--- ENTRIES SHOWN ---
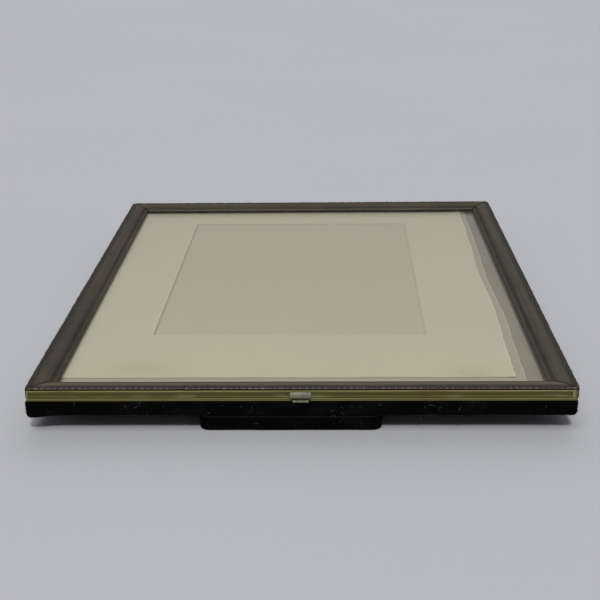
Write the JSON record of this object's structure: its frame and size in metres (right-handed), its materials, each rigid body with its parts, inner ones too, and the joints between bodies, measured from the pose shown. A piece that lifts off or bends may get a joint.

...

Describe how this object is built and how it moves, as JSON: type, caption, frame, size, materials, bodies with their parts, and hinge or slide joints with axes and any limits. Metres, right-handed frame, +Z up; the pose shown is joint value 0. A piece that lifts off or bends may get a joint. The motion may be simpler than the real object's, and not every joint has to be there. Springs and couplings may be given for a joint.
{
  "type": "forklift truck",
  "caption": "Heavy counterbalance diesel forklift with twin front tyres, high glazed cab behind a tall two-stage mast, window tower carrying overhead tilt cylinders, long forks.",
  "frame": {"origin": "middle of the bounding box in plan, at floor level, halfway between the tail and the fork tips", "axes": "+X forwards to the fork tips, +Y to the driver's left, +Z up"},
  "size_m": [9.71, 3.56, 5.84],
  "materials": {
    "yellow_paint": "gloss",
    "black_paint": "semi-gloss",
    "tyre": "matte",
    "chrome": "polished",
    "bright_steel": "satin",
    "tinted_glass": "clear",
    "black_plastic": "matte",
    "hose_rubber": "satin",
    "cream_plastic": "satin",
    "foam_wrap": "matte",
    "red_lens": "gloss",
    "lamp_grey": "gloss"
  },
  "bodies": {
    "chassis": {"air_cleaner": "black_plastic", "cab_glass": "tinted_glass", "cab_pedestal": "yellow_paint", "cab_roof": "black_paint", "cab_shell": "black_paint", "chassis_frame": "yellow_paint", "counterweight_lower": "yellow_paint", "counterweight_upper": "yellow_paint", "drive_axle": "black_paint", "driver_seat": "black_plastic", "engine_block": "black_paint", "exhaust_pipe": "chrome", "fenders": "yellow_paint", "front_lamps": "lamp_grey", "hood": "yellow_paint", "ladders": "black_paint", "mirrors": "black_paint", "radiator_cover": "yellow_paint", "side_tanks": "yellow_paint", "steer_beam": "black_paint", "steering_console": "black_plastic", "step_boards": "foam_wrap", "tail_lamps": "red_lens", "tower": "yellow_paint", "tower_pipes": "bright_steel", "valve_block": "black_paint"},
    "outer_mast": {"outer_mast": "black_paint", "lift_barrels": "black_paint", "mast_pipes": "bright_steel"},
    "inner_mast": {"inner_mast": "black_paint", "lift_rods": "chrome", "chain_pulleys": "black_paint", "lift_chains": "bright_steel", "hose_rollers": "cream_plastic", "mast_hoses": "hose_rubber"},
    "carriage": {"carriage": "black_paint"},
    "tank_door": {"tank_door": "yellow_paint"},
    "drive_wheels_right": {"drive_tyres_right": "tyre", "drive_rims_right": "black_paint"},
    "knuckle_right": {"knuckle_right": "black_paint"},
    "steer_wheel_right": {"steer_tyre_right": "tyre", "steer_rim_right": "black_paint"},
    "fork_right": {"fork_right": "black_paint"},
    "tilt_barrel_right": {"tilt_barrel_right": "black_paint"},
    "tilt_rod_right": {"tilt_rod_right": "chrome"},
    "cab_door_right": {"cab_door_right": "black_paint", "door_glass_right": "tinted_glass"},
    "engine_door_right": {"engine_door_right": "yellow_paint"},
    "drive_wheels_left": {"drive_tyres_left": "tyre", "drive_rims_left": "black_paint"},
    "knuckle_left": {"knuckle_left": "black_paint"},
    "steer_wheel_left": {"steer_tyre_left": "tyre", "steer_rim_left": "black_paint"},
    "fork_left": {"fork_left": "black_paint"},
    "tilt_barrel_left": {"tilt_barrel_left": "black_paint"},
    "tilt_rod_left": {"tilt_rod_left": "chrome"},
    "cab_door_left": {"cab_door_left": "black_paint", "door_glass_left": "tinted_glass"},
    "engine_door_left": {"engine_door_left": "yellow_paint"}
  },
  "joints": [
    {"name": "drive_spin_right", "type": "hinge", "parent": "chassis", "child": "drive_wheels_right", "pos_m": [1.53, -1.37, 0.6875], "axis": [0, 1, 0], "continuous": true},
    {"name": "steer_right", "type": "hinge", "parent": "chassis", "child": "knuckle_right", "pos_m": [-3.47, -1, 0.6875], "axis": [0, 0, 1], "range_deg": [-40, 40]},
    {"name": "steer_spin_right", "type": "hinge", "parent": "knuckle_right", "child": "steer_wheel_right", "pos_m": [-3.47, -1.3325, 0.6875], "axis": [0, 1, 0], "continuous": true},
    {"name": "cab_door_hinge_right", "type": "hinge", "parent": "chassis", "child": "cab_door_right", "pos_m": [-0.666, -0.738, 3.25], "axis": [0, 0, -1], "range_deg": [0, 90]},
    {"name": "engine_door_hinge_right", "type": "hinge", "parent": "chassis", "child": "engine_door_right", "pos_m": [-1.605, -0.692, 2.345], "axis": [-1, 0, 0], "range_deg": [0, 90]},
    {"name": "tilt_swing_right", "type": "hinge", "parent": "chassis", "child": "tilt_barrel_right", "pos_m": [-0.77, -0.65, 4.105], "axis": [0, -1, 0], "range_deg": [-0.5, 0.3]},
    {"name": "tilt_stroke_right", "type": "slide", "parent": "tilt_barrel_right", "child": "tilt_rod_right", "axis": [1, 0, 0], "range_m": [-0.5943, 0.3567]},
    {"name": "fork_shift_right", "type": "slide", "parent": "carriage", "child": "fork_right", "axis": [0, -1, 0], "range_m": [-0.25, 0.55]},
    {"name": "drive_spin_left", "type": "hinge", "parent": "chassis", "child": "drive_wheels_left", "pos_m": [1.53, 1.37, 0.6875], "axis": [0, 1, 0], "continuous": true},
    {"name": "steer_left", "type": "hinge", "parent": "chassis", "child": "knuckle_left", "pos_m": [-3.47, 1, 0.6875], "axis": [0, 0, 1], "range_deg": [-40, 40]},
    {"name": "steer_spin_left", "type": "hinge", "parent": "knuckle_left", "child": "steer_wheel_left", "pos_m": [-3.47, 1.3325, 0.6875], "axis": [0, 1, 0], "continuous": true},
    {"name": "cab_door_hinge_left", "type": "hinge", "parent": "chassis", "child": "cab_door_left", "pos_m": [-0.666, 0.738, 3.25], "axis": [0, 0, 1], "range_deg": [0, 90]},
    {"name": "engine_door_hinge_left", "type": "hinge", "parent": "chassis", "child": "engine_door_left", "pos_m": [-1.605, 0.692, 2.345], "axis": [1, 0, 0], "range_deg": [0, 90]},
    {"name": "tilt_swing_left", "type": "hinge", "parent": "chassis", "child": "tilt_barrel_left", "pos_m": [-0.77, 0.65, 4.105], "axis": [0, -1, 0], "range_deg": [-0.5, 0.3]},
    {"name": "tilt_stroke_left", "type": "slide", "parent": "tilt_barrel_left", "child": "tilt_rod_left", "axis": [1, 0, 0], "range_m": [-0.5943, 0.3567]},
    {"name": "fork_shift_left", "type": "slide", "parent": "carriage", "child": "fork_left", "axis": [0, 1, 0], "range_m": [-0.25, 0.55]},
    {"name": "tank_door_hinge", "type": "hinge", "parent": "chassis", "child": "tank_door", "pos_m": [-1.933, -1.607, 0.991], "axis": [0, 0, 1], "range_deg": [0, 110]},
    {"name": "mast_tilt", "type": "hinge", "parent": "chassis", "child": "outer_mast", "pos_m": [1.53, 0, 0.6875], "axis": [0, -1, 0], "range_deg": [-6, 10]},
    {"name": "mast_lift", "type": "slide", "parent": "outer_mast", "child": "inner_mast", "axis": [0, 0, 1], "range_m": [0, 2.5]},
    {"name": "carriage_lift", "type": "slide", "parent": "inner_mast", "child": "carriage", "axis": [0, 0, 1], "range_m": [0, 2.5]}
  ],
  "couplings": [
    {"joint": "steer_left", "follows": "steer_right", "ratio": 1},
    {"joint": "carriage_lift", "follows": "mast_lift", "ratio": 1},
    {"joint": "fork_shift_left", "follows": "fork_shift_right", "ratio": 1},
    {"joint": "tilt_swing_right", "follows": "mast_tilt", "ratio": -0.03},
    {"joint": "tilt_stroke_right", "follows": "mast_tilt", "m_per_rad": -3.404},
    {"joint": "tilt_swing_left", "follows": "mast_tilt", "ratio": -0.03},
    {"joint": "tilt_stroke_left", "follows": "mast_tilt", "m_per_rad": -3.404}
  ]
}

--- WORK TO BE COMPLETED ---
Pull out each line of the records holding the string "this".

--- COMPLETED EXERCISE ---
Write the JSON record of this object's structure: its frame and size in metres (right-handed), its materials, each rigid body with its parts, inner ones too, and the joints between bodies, measured from the pose shown. A piece that lifts off or bends may get a joint.
Describe how this object is built and how it moves, as JSON: type, caption, frame, size, materials, bodies with their parts, and hinge or slide joints with axes and any limits. Metres, right-handed frame, +Z up; the pose shown is joint value 0. A piece that lifts off or bends may get a joint. The motion may be simpler than the real object's, and not every joint has to be there. Springs and couplings may be given for a joint.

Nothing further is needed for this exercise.